Arrivo qui dopo sei anni di dolore, letto, interventi, ricoveri su ricoveri… insomma con una carriera da “malato” un pochino nutrita. Mi sembra, allora, di poter dire che il dolore logora.
Si insinua nel corpo all’improvviso e lo abita facendovi da padrone; logora il corpo che riduce a una vita minima, sfibra la psiche e lo spirito che a loro volta entrano in quel circolo vizioso per cui psiche condiziona corpo e corpo condiziona psiche. Insomma dopo un po’ si è in un… tunnel.
C’è però una cosa che rende ancora più buio il tunnel ed è più difficile da sostenere del dolore fisico: non trovare una strada, non essere capiti da chi dovrebbe aiutarti, dovrebbe “sapere che fare”, sto parlando dei medici.
All’inizio tutti hanno una soluzione per te, soluzione certa e sicura tranne che… per il dieci per cento, il cinque per cento, il due per cento!

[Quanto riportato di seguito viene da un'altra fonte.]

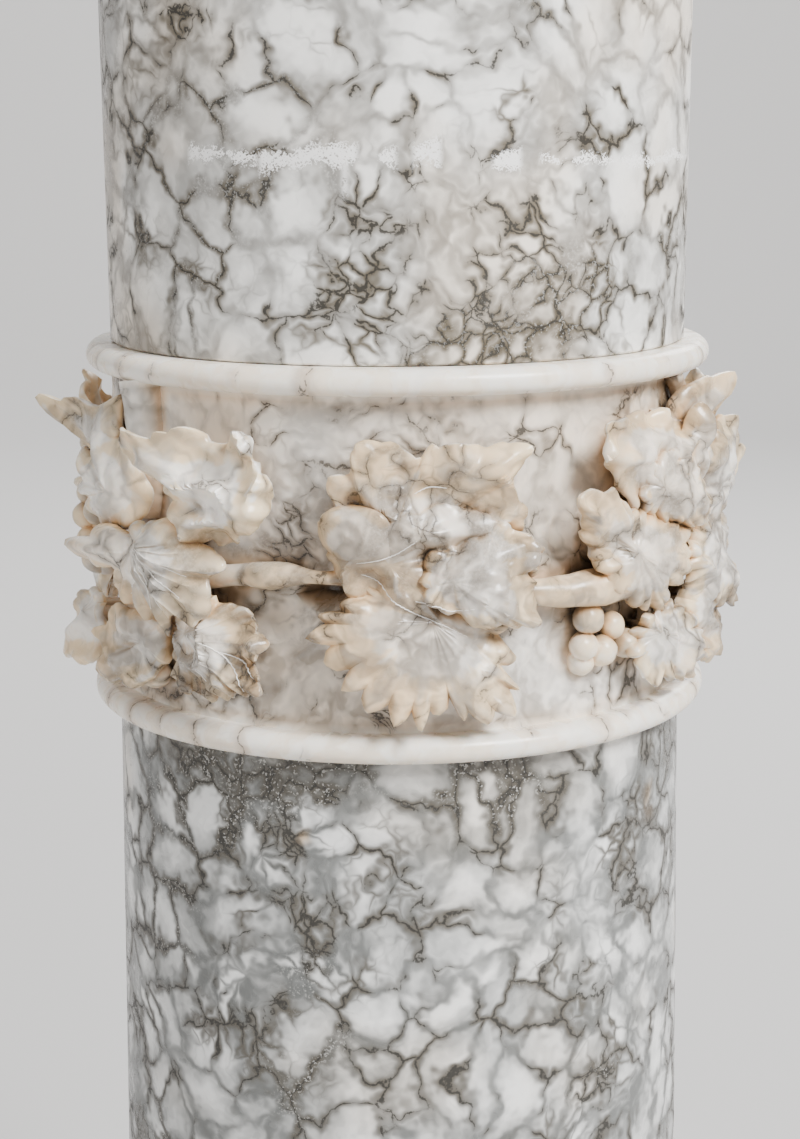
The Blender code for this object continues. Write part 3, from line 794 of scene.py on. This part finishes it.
def hairlines(stone):
    """Thin half-sunk lines on the stone's surface, joined in one object."""
    tree = BVHTree.FromObject(stone, bpy.context.evaluated_depsgraph_get())
    whole = bmesh.new()
    for i, points in enumerate(HAIRLINES):
        path = []
        for angle, share in eased(points, 14):
            start = on_drum(angle, share * BAND, 2 * CARVING_DEPTH)
            centre = Vector((0, 0, start.z))
            hit = tree.ray_cast(start, (centre - start).normalized())
            out = math.hypot(hit[0].x, hit[0].y) - SHAFT_RADIUS
            path.append([angle + 0.12 * math.sin(9.0 * angle + i), share * BAND, out])
        last = len(path) - 1
        for k in range(1, last):
            path[k][2] = (path[k - 1][2] + path[k][2] + path[k + 1][2]) / 3
        radii = []
        for k in range(len(path)):
            share = min(max(k / last, 0.05), 0.95)
            radii.append(HAIRLINE_RADIUS * (0.45 + 0.55 * math.sin(math.pi * share)))
        item = tube("hairline", path, radii, sides=6)
        whole.from_mesh(item.data)
        bpy.data.objects.remove(item)
    item = new_object("pale_hairlines", whole)
    shade_round(item, 60)
    return item


# Materials

class Tree:
    """A material's node tree, with short calls for the nodes that the stone needs."""

    def __init__(self, name):
        self.material = bpy.data.materials.new(name)
        self.material.use_nodes = True
        self.nodes = self.material.node_tree.nodes
        self.links = self.material.node_tree.links
        self.shader = self.nodes["Principled BSDF"]

    def feed(self, socket, value):
        """Links a socket to another, or sets a plain value on it."""
        if isinstance(value, bpy.types.NodeSocket):
            self.links.new(value, socket)
        elif isinstance(value, (tuple, list)) and len(value) == 3 and socket.type == "RGBA":
            socket.default_value = (*value, 1.0)
        else:
            socket.default_value = value

    def node(self, kind, inputs=(), **settings):
        item = self.nodes.new(kind)
        for key, value in settings.items():
            setattr(item, key, value)
        for key, value in dict(inputs).items():
            self.feed(item.inputs[key], value)
        return item

    def place(self):
        return self.node("ShaderNodeTexCoord").outputs["Object"]

    def attribute(self, name):
        return self.node("ShaderNodeAttribute", attribute_name=name).outputs["Fac"]

    def parts(self, vector):
        return self.node("ShaderNodeSeparateXYZ", {0: vector}).outputs

    def channels(self, colour):
        return self.node("ShaderNodeSeparateColor", {"Color": colour}).outputs

    def calc(self, operation, a, b=0.0, c=0.0):
        return self.node("ShaderNodeMath", {0: a, 1: b, 2: c}, operation=operation).outputs[0]

    def times(self, a, b):
        return self.calc("MULTIPLY", a, b)

    def swing(self, value, size):
        """A value of about 0.5 as one that swings round 0, times a size."""
        return self.times(self.calc("SUBTRACT", value, 0.5), size)

    def vector(self, operation, a, b):
        return self.node("ShaderNodeVectorMath", {0: a, 1: b}, operation=operation).outputs[0]

    def scaled(self, vector, factor):
        inputs = {0: vector, "Scale": factor}
        return self.node("ShaderNodeVectorMath", inputs, operation="SCALE").outputs[0]

    def span(self, value, low, high, start=0.0, end=1.0):
        """Eases from start to end as a value goes from low to high."""
        inputs = {"Value": value, "From Min": low, "From Max": high, "To Min": start, "To Max": end}
        return self.node("ShaderNodeMapRange", inputs, interpolation_type="SMOOTHSTEP").outputs[0]

    def mix(self, factor, a, b, blend="MIX"):
        # Among the Mix node's sockets, inputs 6 and 7 and output 2 are the ones for colours
        item = self.node("ShaderNodeMix", data_type="RGBA", blend_type=blend)
        self.feed(item.inputs[0], factor)
        self.feed(item.inputs[6], a)
        self.feed(item.inputs[7], b)
        return item.outputs[2]

    def tint(self, colour, shade):
        return self.mix(1.0, colour, shade, "MULTIPLY")

    def noise(self, place, scale, detail=2.0, rough=0.5):
        inputs = {"Vector": place, "Scale": scale, "Detail": detail, "Roughness": rough}
        return self.node("ShaderNodeTexNoise", inputs)

    def cells(self, place, scale, feature="F1"):
        return self.node("ShaderNodeTexVoronoi", {"Vector": place, "Scale": scale}, feature=feature)

    def seams(self, place, scale):
        """The distance from the seams between cells, in millimetres."""
        distance = self.cells(place, scale, "DISTANCE_TO_EDGE").outputs["Distance"]
        return self.times(distance, 1000 / scale)

    def azimuth(self, whole):
        """The angle round the column from its front, in radians."""
        return self.calc("ARCTAN2", whole[0], self.times(whole[1], -1.0))


# How a stone looks: four colours, large and small nodules in a metre, the strength of warm patches
# and veins, from where veins are open, grit, brightness, and its place and turn in the pattern
Look = namedtuple("Look", "white grey halo line cell small warm veins closed grit bright shift spin")

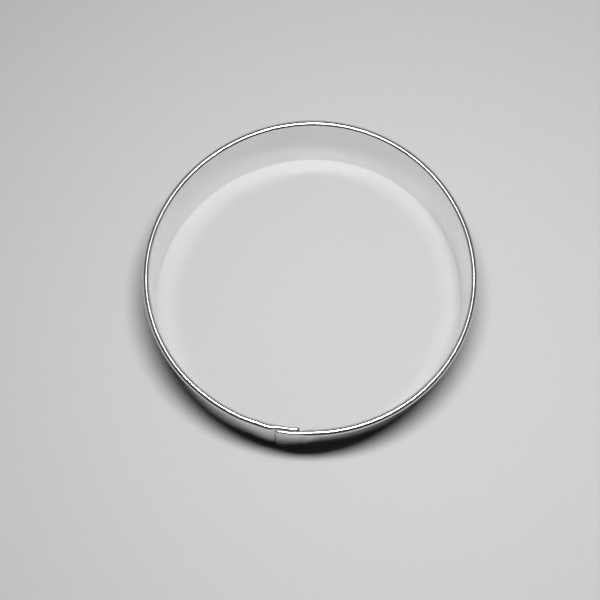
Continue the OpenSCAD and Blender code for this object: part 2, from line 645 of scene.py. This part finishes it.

Poi capita che per l’unicità misteriosa del tuo corpo o per un passato “fisico” che nessuno ha voluto ascoltare tu ricadi in quel “tunnel”… Inizi così a girare, a cercare fisioterapie, osteopatie, medicine del dolore ma inizi anche a vedere scuotere la testa ai medici che parlano di “dolore cronico”… ne parlano come se fosse un tumore (e te lo fanno vivere così) per il quale non ci sono neppure cure palliative!

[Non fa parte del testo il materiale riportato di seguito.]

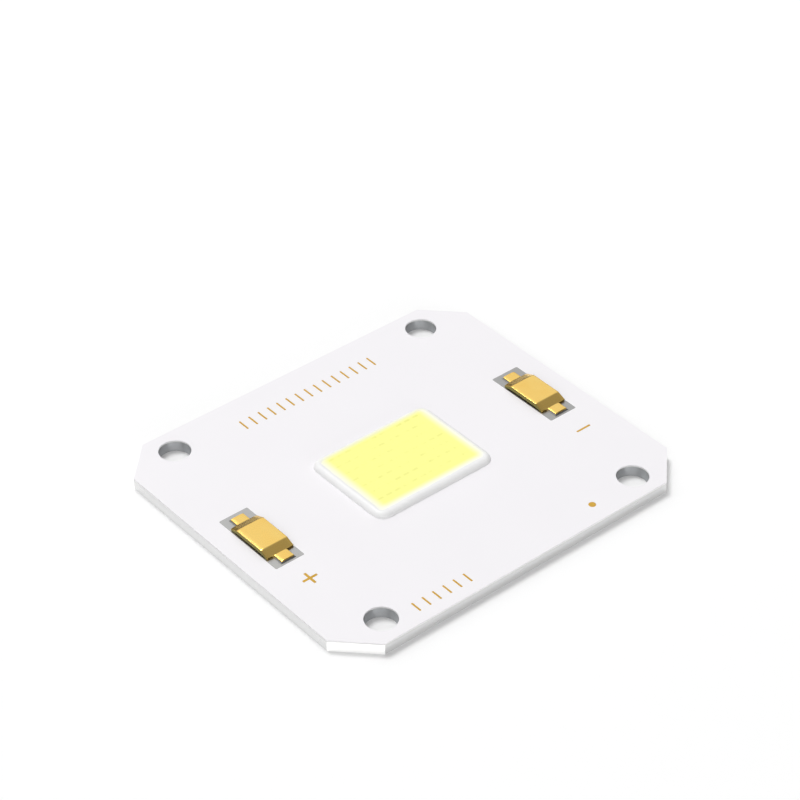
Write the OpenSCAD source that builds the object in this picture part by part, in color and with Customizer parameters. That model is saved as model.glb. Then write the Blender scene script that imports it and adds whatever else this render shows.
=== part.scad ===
// Chip-on-board LED module on an aluminium-core plate.
// The plate lies flat: X runs along its long edges, Y across, Z up.
// The origin is the middle of the plate's underside. All sizes are in millimetres.

/* [Plate] */
// Length of the plate along X
plate_l = 46; // [42:0.5:60]
// Width of the plate along Y
plate_w = 40; // [34:0.5:56]
// Thickness of the aluminium core
core_t = 1.2; // [0.8:0.1:3]
// Length cut off each edge at the four corners
corner_cut = 4; // [1:0.25:5]

/* [Screw holes] */
// Diameter of each screw hole
hole_d = 3.5; // [2.2:0.1:4]
// Distance from a screw hole's centre to the plate's short edge
hole_edge_x = 6; // [4.5:0.25:7]
// Distance from a screw hole's centre to the plate's long edge
hole_edge_y = 3; // [2.5:0.25:5]

/* [Circuit layers] */
// Thickness of the insulating layer bonded to the core
dielectric_t = 0.1; // [0.05:0.01:0.2]
// Thickness of the copper foil
copper_t = 0.04; // [0.02:0.01:0.1]
// Thickness of the white solder mask above the copper
mask_t = 0.06; // [0.03:0.01:0.12]
// How far the solder mask laps over the copper round a solder pad
mask_lap = 0.2; // [0.1:0.05:0.4]
// Width of the copper that leads from the LED area to a pad
feeder_w = 6; // [2:0.5:8]

/* [Solder pads] */
// Distance from a pad to the plate's short edge
pad_edge = 2.6; // [1.5:0.1:4]
// Tin left bare at each side of a terminal
pad_side = 0.1; // [0.05:0.05:0.5]
// Tin left bare beyond each end of a terminal
pad_end = 0.5; // [0.35:0.05:1]
// Radius of a pad's corners
pad_corner_r = 0.15; // [0.05:0.05:0.5]
// How far the tinned surface stands above the solder mask
tin_rise = 0.01; // [0.005:0.005:0.05]
// Height and reach of the solder fillet round each foot
fillet_s = 0.12; // [0.05:0.01:0.14]

/* [Terminals] */
// Thickness of the terminal's folded sheet
strap_t = 0.27; // [0.15:0.01:0.35]
// Width of the terminal's bridge along X
strap_w = 3.4; // [2.4:0.1:4]
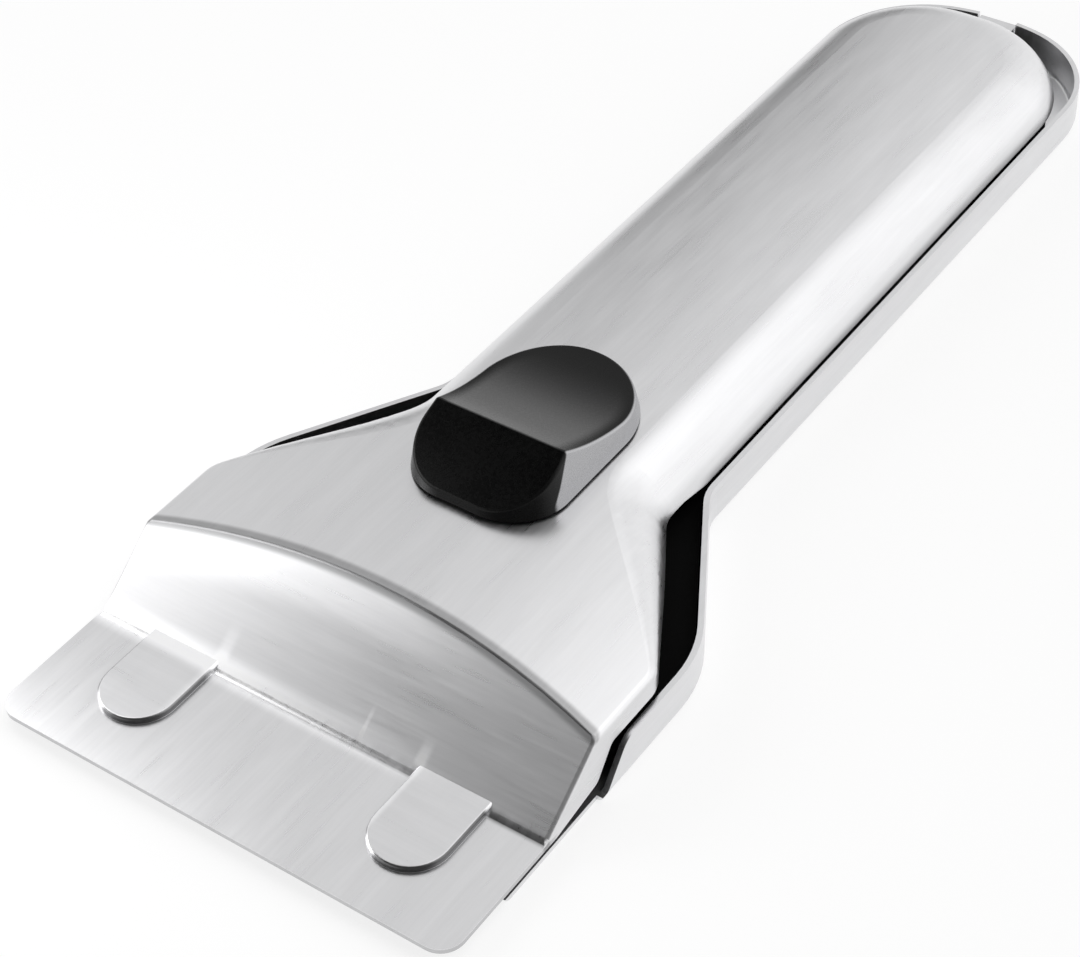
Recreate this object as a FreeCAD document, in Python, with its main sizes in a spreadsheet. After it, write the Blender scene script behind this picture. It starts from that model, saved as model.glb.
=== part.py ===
import FreeCAD, Part
import math
import os

import Sketcher
from FreeCAD import Placement, Rotation, Vector

# A ceramic hob scraper: a pressed steel lid nested in a pressed steel tray, with a blade between their
# front lips. A thumb slider on the lid pushes the blade forward, out of the gap between the lips.
#
# Frame: X runs across, Y from the front lip (-Y) to the handle's end (+Y), Z up. The underside of the
# tray is Z = 0, and X = 0, Y = 0 is the middle of the whole length. Sizes are in millimetres. Every
# size that ends in _from_front is measured from the lid's front edge, towards the handle's end.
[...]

Aspetti con terrore la visita medica perché se verrà pronunciata quella parola non ci sarà niente da fare.
Ormai non si cercano neppure più le cause, è una situazione inspiegabile. Forse bisognerà cercare nella psiche, allora ti fanno incontrare una sola volta una persona che già prima di vederti ha fatto la sua diagnosi e riesce a condurre tutto alla sua teoria!
Forse si sarà abbassata la soglia del dolore, perché in fin dei conti “Lei è giovane, è sana!” Perché ho scritto tutto ciò, che è solo una sintesi di ciò che ho incontrato?

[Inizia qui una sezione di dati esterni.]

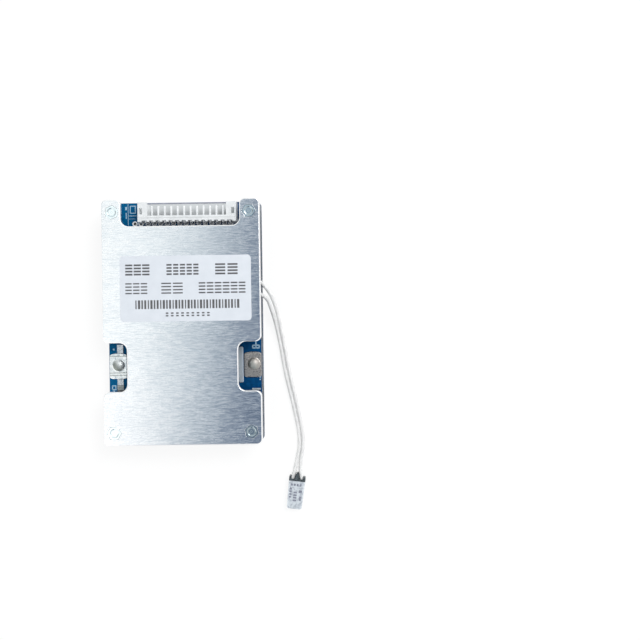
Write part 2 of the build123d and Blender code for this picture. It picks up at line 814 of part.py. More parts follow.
# The thermal switch's body: a flat case that narrows a little towards its far end
switch_frame = Plane(origin=(switch_x, switch_y, 0)).rotated((0, 0, switch_turn))
near = switch_width / 2
far = switch_far_width / 2
with BuildPart() as switch_body:
    with BuildSketch(switch_frame) as case:
        with BuildLine():
            Polyline((-near, 0), (near, 0), (far, -switch_length), (-far, -switch_length), close=True)
        make_face()
        fillet(case.vertices().sort_by(Axis.Y)[:2], switch_corner_radius)
    extrude(amount=switch_thickness)
    flat_faces = switch_body.faces().filter_by(Axis.Z)
    rims = flat_faces.edges().group_by(Axis.Y)[:-1]
    fillet([edge for rim in rims for edge in rim], switch_edge_radius)
finish(switch_body, "switch_body")


# The sealed end: resin across the case's mouth, with a bump between the two wire sockets
with BuildPart() as switch_seal:
    with BuildSketch(switch_frame) as resin:
        with Locations((0, seal_length / 2)):
            Rectangle(switch_width, seal_length)
        fillet(resin.vertices().sort_by(Axis.Y)[-2:], seal_corner_radius)
        with Locations((0, seal_length)):
            Ellipse(seal_bump_width / 2, seal_bump_length)
    extrude(amount=seal_thickness)
    for points in (outer_wire_points, inner_wire_points):
        end = Vector(*points[-1])
        back = (Vector(*points[-2]) - end).normalized()
        socket_radius = wire_diameter / 2 + fit_clearance
        with BuildSketch(Plane(origin=end, x_dir=back.cross(Vector(0, 0, 1)), z_dir=back)):
            Circle(socket_radius)
            with Locations((0, -seal_thickness / 2)):
                Rectangle(2 * socket_radius, seal_thickness)
        extrude(amount=2 * seal_length, mode=Mode.SUBTRACT)
finish(switch_seal, "switch_seal")
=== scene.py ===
import math

import bpy
from mathutils import Matrix, Vector, noise


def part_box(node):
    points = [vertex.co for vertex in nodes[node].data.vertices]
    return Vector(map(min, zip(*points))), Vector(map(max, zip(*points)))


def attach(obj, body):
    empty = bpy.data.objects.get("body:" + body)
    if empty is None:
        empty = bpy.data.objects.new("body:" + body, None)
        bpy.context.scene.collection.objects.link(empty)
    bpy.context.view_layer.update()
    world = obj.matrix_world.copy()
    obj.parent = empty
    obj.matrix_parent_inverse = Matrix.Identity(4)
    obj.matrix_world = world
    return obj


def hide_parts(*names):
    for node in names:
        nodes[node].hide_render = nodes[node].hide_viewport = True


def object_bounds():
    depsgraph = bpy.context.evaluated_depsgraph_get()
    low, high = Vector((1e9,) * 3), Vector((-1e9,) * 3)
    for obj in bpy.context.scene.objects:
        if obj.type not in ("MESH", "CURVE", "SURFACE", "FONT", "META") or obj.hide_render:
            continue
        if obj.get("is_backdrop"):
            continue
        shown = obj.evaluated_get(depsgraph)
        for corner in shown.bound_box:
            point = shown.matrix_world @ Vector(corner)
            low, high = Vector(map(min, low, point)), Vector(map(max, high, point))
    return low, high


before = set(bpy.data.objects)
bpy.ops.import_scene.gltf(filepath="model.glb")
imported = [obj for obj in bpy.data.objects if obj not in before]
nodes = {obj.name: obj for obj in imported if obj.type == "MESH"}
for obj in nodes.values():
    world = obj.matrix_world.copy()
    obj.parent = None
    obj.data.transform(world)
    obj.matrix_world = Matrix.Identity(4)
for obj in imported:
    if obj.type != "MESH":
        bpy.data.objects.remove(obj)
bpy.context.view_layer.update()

bpy.ops.object.select_all(action="DESELECT")

# The camera hangs straight above, to the right of the board, at 275 mm over the top plate,
# and is turned a little, as the board lies in the photograph.
camera_data = bpy.data.cameras.new("camera")
camera = bpy.data.objects.new("camera", camera_data)
bpy.context.scene.collection.objects.link(camera)
bpy.context.scene.camera = camera
camera.location = (0.05369, 0.00003, 0.2876)
camera.rotation_euler = (0, 0, math.radians(-0.8))
camera_data.sensor_width = 36
camera_data.lens = 18 * 275 / 124
camera_data.clip_start = 0.005
camera_data.clip_end = 20


# The lead's two wires: stranded copper in thin white plastic, soldered to the board and led
# out under the top plate's edge, then down to the table and along it to the switch.
wire_diameter = 0.0015
outer_wire_points = (
    (24.2, 18.7, 5.5), (28.3, 16.9, 6.6), (32.9, 13.1, 7.2), (35.75, 7.5, 5.6),
    (37.4, -0.3, 2.1), (39.3, -10.2, 0.78), (40.92, -20.7, 0.78), (44.58, -36.2, 0.78),
    (46.7, -48.6, 0.78), (45.15, -56.3, 0.8), (44.8, -61.2, 1.1), (45.55, -64.12, 1.5),
)
inner_wire_points = (
    (24.2, 15.7, 5.5), (26.9, 13.0, 6.4), (29.9, 10.5, 6.9), (33.0, 9.1, 6.8),
    (34.45, 4.8, 5.6), (36.0, -1.2, 2.0), (37.78, -10.5, 0.78), (39.38, -21.1, 0.78), (43.06, -36.4, 0.78),
    (45.15, -48.8, 0.78), (43.6, -56.3, 0.8), (42.55, -61.1, 1.1), (41.78, -63.65, 1.5),
)


def start_finish(name):
    """A new material: its node tree, its shader and the place that its patterns read."""
    finish = bpy.data.materials.new(name)
    finish.use_nodes = True
    tree = finish.node_tree
    place = tree.nodes.new("ShaderNodeTexCoord").outputs["Object"]
    return finish, tree, tree.nodes["Principled BSDF"], place


def mottle(tree, place, scale, detail=3.0):
    """A soft noise over the surface, stretched by its scale along X, Y and Z."""
    mapping = tree.nodes.new("ShaderNodeMapping")
    mapping.inputs["Scale"].default_value = scale
    tree.links.new(place, mapping.inputs["Vector"])
    cloud = tree.nodes.new("ShaderNodeTexNoise")
    cloud.inputs["Scale"].default_value = 1.0
    cloud.inputs["Detail"].default_value = detail
    tree.links.new(mapping.outputs["Vector"], cloud.inputs["Vector"])
    return cloud.outputs["Fac"]


def between(tree, amount, low, high, start=0.3, end=0.7):
    """A number that goes from low to high as amount goes from start to end."""
    spread = tree.nodes.new("ShaderNodeMapRange")
    spread.inputs["From Min"].default_value = start
    spread.inputs["From Max"].default_value = end
    spread.inputs["To Min"].default_value = low
    spread.inputs["To Max"].default_value = high
    tree.links.new(amount, spread.inputs["Value"])
    return spread.outputs["Result"]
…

Perché qua, in questo reparto, con quest’equipe di medici non è cosi! Infatti nel tunnel più nero e “fatta” di metadone arrivo dall’ennesimo medico a cui presentare la mia sfortuna, vi arrivo sfiduciata, triste e dolorante dopo il lungo viaggio.
E in un’ora e mezza di visita, scopro che quel medico mi ascolta, non solo mi sente, mi guarda, non solo mi vede, non scuote la testa o si fa mio psicologo. Il mio viso si illumina e riesco anche ad accettare di sentire parla di “dolore cronico” a cui egli trova delle possibili cause visitandomi e guardando gli esami (cosa non scontata!).
Mi prospetta una strada, senza garanzie, senza statistiche, ma con ottimismo.
Capisco che guarda a me come persona, non come numero o una cosa, è realistico ma lo preferisco alle false illusioni, prende in mano la situazione! Inizio così a conoscere, a “fidarmi” di questo “nuovo” tipo di medico che mi segue (…) e scopro che (…) c’è tutta un’equipe che lavora così… umanamente: i dottori ti si presentano, leggono la tua cartella clinica, guardano ad ognuno come un caso unico, con un corpo che ha in sé una psiche ferita ma non da giudicare e con una storia che conta quanto il dato clinico. Inoltre si respira anche un bel clima tra loro!
Alla visita medica quotidiana scopri con sollievo che tra loro parlano di te e che il medico di turno non contraddice quello detto da un altro il giorno prima.
Accetti anche di sentir parlare di possibili ricadute, di riprese lente perché sai di non essere abbandonata a te stessa. Forse qua hanno capito che nel corpo non sempre “uno più uno è uguale a due”, ma ogni corpo ha la sua risposta. E c’è anche una psicologa, offerta non imposta, che per di più sorride con dolcezza e fa pensare che quella psicologia in cui tu credi non è scomparsa dagli ospedali! Perdonatemi se mi sono fatta prendere un po’ dalla penna (…) e se ho parlato al passato è per mettere meglio in luce il presente e per augurarvi di non cadere in certi “schemi” che possono paralizzare il malato… (S.)